Definition:Lloyd's Placing Platform

💻 Lloyd's Placing Platform (often referred to as LPP or PPL in its earlier iteration as the Placing Platform Limited) is the electronic trading system developed to enable Lloyd's brokers and underwriters to negotiate, quote, and bind insurance and reinsurance risks digitally within the Lloyd's market. Historically, placing business at Lloyd's required brokers to physically visit the underwriting room to present slips to underwriters at their boxes — a tradition stretching back centuries. The Placing Platform was introduced to complement and, over time, partially replace this face-to-face model by providing a structured digital environment where the same negotiation can occur electronically, capturing data in a standardized format from the outset.

⚙️ The platform operates as a hub through which brokers submit risk details, terms, and pricing indications to prospective lead underwriters and following underwriters participating in a subscription placement. Underwriters can review submissions, negotiate terms, indicate their line size, and ultimately stamp their agreement electronically. A critical feature is the integration of standardized data fields that capture minimum terms and conditions, premium structures, and endorsement information in a machine-readable format, feeding downstream systems for policy administration, bordereaux reporting, and settlement. The platform has been progressively mandated for certain classes and risk types, with Lloyd's setting adoption targets to push electronic placement rates upward as part of its broader Future at Lloyd's modernization agenda. Adoption has varied across classes of business, with some lines — particularly more commoditized open market risks — seeing faster uptake than highly bespoke or complex placements.
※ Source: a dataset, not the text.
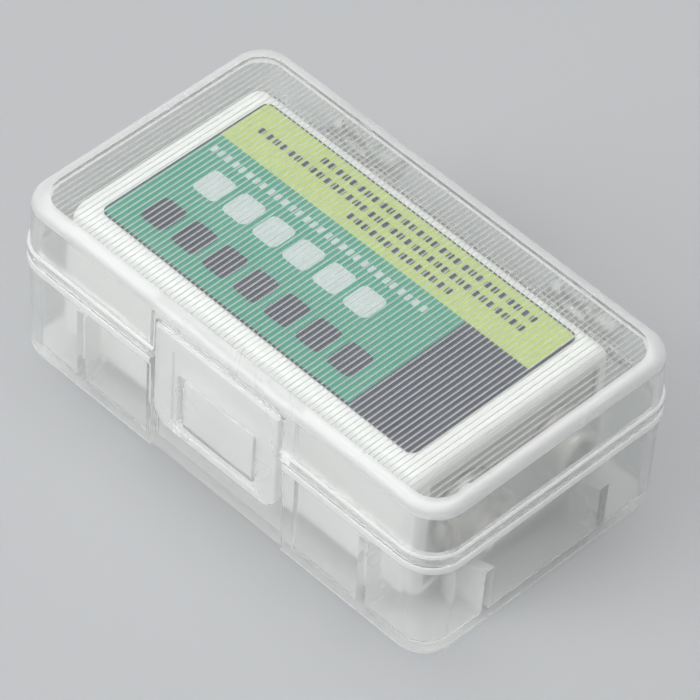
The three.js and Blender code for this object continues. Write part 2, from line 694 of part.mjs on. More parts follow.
function battery() {
  const group = new THREE.Group();
  group.add(piece("battery_jacket", jacket(), WHITE_FILM));
  group.add(piece("battery_label", label(), PRINTED_FILM));
  group.add(piece("battery_end_plate", plate(JACKET_WALL + PLATE_GAP / 2, PLATE_THICKNESS), BOARD));
  group.add(piece("terminal_board", terminalBoard(), BOARD));
  group.add(piece("positive_stud", positiveStud(), NICKEL));
  group.add(piece("negative_socket", negativeSocket(), NICKEL));
  group.add(piece("positive_rivet", rivet(TERMINAL_SPACING / 2), NICKEL));
  group.add(piece("negative_rivet", rivet(-TERMINAL_SPACING / 2), NICKEL));
  group.add(piece("lead_strip", leadStrip(), NICKEL));
  const lowerPad = CELL_START - 3 * PLATE_GAP - STRIP_THICKNESS - PAD_THICKNESS;
  group.add(piece("lower_pad", insulatingPad(lowerPad), PAD));
  group.add(piece("upper_pad", insulatingPad(CELLS_TOP), PAD));
  for (let i = 0; i < CELL_COUNT; i++) group.add(piece(`cell_${i + 1}`, cell(i), STEEL));
  const width = new THREE.Vector3(0, 1, 0);
  const thickness = new THREE.Vector3(0, 0, 1);
  const length = new THREE.Vector3(1, 0, 0);
  group.quaternion.setFromRotationMatrix(new THREE.Matrix4().makeBasis(width, thickness, length));
  group.position.set(BATTERY_START, 0, BATTERY_BOTTOM + BATTERY_THICKNESS / 2);
  return group;
}

const batteryCase = new THREE.Group();
batteryCase.add(piece("tray_base", trayBase(), CLEAR_PLASTIC));
batteryCase.add(piece("lid_shell", lidShell(), CLEAR_PLASTIC));
batteryCase.add(piece("latch_flap", latchFlap(), CLEAR_PLASTIC));
hingePlaces().forEach((x, i) => {
  batteryCase.add(piece(["hinge_pin_left", "hinge_pin_right"][i], hingePin(x), STEEL));
});
batteryCase.add(battery());

export default batteryCase;
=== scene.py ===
"""Dresses a packed battery case: frosted shells, a snap flap and the block battery inside."""

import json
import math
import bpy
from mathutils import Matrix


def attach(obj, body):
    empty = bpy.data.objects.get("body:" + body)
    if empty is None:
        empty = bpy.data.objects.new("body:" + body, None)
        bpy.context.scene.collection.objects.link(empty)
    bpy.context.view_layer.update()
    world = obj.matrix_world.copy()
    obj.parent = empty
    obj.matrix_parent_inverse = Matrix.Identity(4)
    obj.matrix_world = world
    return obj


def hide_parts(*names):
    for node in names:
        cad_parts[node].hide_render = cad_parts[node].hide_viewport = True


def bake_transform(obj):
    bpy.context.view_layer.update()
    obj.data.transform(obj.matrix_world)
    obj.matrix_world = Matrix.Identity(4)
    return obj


bl_info = {
    "name": "Battery Case",
    "version": (1, 0, 0),
    "blender": (4, 5, 0),
    "location": "3D View > Sidebar > Battery Case",
    "description": "Models a frosted case with a reeded lid and the block battery that it holds",
    "category": "Object",
}

import bmesh
import bpy
from bpy.props import FloatProperty, FloatVectorProperty, IntProperty, PointerProperty
from bpy.types import Operator, Panel, PropertyGroup
from mathutils import Matrix, Vector

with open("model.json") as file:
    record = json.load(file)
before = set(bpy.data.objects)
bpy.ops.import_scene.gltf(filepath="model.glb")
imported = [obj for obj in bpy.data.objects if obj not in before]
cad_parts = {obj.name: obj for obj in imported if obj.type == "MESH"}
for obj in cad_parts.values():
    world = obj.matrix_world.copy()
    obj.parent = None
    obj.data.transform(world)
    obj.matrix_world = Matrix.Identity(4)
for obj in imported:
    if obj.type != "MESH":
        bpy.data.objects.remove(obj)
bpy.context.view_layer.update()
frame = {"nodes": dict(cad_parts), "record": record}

MM = 0.001
TOUCH = 1e-6  # two points closer than this are one
PAST = 2 * MM  # how far a cutter runs beyond what it cuts
SMOOTH_ANGLE = math.radians(32)
ROUND_STEPS = 48  # sides of a round piece
FLAP_GAP = 0.15 * MM  # between the flap's top edge and the lid
LABEL_RISE = 0.2 * MM  # from the film up to the label's face
FOOT_DEPTH = 0.4 * MM  # how deep the foot of a terminal sits in the battery


# Colours and sizes that a user would change


def linear(code):
    """Turns an sRGB hex code into the linear colour that shaders take."""
    channels = [int(code[i : i + 2], 16) / 255 for i in (1, 3, 5)]
    return [c / 12.92 if c <= 0.04045 else ((c + 0.055) / 1.055) ** 2.4 for c in channels]


def size(label, description, millimetres):
    return FloatProperty(
        name=label, description=description, default=millimetres * MM, unit="LENGTH", precision=5
    )


def tint(label, description, code):
    return FloatVectorProperty(
        name=label, description=description, default=linear(code), subtype="COLOR", size=3
    )


class CaseSizes(PropertyGroup):
    length: size("Length", "Outside length over the rim", 58)
    width: size("Width", "Outside width over the rim", 34)
    height: size("Height", "Height of the closed case", 21)
    corner: size("Corner radius", "Radius of the rim's corners", 4.1)
    wall: size("Wall", "Thickness of floor and top", 1.2)
    rim_top: size("Tray rim", "Height of the tray's rim", 13.45)
    rim_bottom: size("Lid rim", "Height of the lid's rim", 13.75)
    tray_bead: size("Tray bead", "Height of the bead below the parting", 1)
    lid_bead: size("Lid bead", "Height of the bead above the parting", 1.25)
    bead_proud: size("Bead stands proud", "How far the beads stand out from the walls", 0.25)
    bead_edge: size("Bead edge", "Rounding of the beads", 0.12)
    lip: size("Lip", "Thickness of the lid's lip", 0.65)
    tongue_inset: size("Tongue inset", "From the rim's outside to the tray's tongue", 0.95)
    tongue: size("Tongue height", "Height of the tray's tongue", 1)
    cavity_inset: size("Cavity inset", "From the rim's outside to the inside of the walls", 1.5)
    bottom_radius: size("Bottom edge", "Radius of the edge round the underside", 1)
    top_radius: size("Top edge", "Radius of the edge round the lid's top", 1.3)
    tray_inner_radius: size("Tray inner edge", "Radius of the edges inside the tray", 0.8)
    lid_inner_radius: size("Lid inner edge", "Radius of the edges inside the lid", 0.2)
    base_draft: size("Tray draft", "How far the tray's walls lean in", 0.25)
    lid_draft: size("Lid draft", "How far the lid's walls lean in", 0.1)
    panel_length: size("Reeded panel length", "Length of the reeded panel", 54)
    panel_width: size("Reeded panel width", "Width of the reeded panel", 29.9)
    cradle_place: size("Cradle rib place", "Distance of each cradle rib from the middle", 19.5)
    stop_place: size("End rib place", "Distance of each end rib from the middle", 7.8)
    panel_corner: size("Reeded panel corner", "Corner radius of the reeded panel", 2.8)
    matt_margin: size("Matt edge", "From the reeded panel out to the matt edge of the top", 0.15)
    reed_pitch: size("Reed pitch", "From one groove to the next", 0.615)
    reed_depth: size("Reed depth", "Depth of a groove", 0.12)
    reed_top: size("Groove width", "Width of a groove at the surface", 0.2)
    reed_floor: size("Groove floor", "Width of a groove's floor", 0.06)
    corner_segments: IntProperty(
        name="Corner segments", description="Steps round each corner", default=14, min=3
    )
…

📊 For the Lloyd's market and its global participants, the Placing Platform represents a fundamental shift in how one of the world's most important specialty insurance markets conducts its daily business. Beyond efficiency gains — fewer physical documents, reduced re-keying errors, and faster binding times — the platform generates a rich seam of structured data that Lloyd's and individual syndicates can use for portfolio analytics, exposure monitoring, and regulatory reporting. The system has also reshaped the competitive dynamics of the market: brokers and underwriters who invest in platform fluency and integrated technology stacks can operate more nimbly, while those slower to adapt face operational disadvantages. For international coverholders and MGAs transacting through Lloyd's, the platform's evolution signals a market that increasingly expects digital-first engagement, bringing Lloyd's closer in operational style to newer, technology-driven trading venues.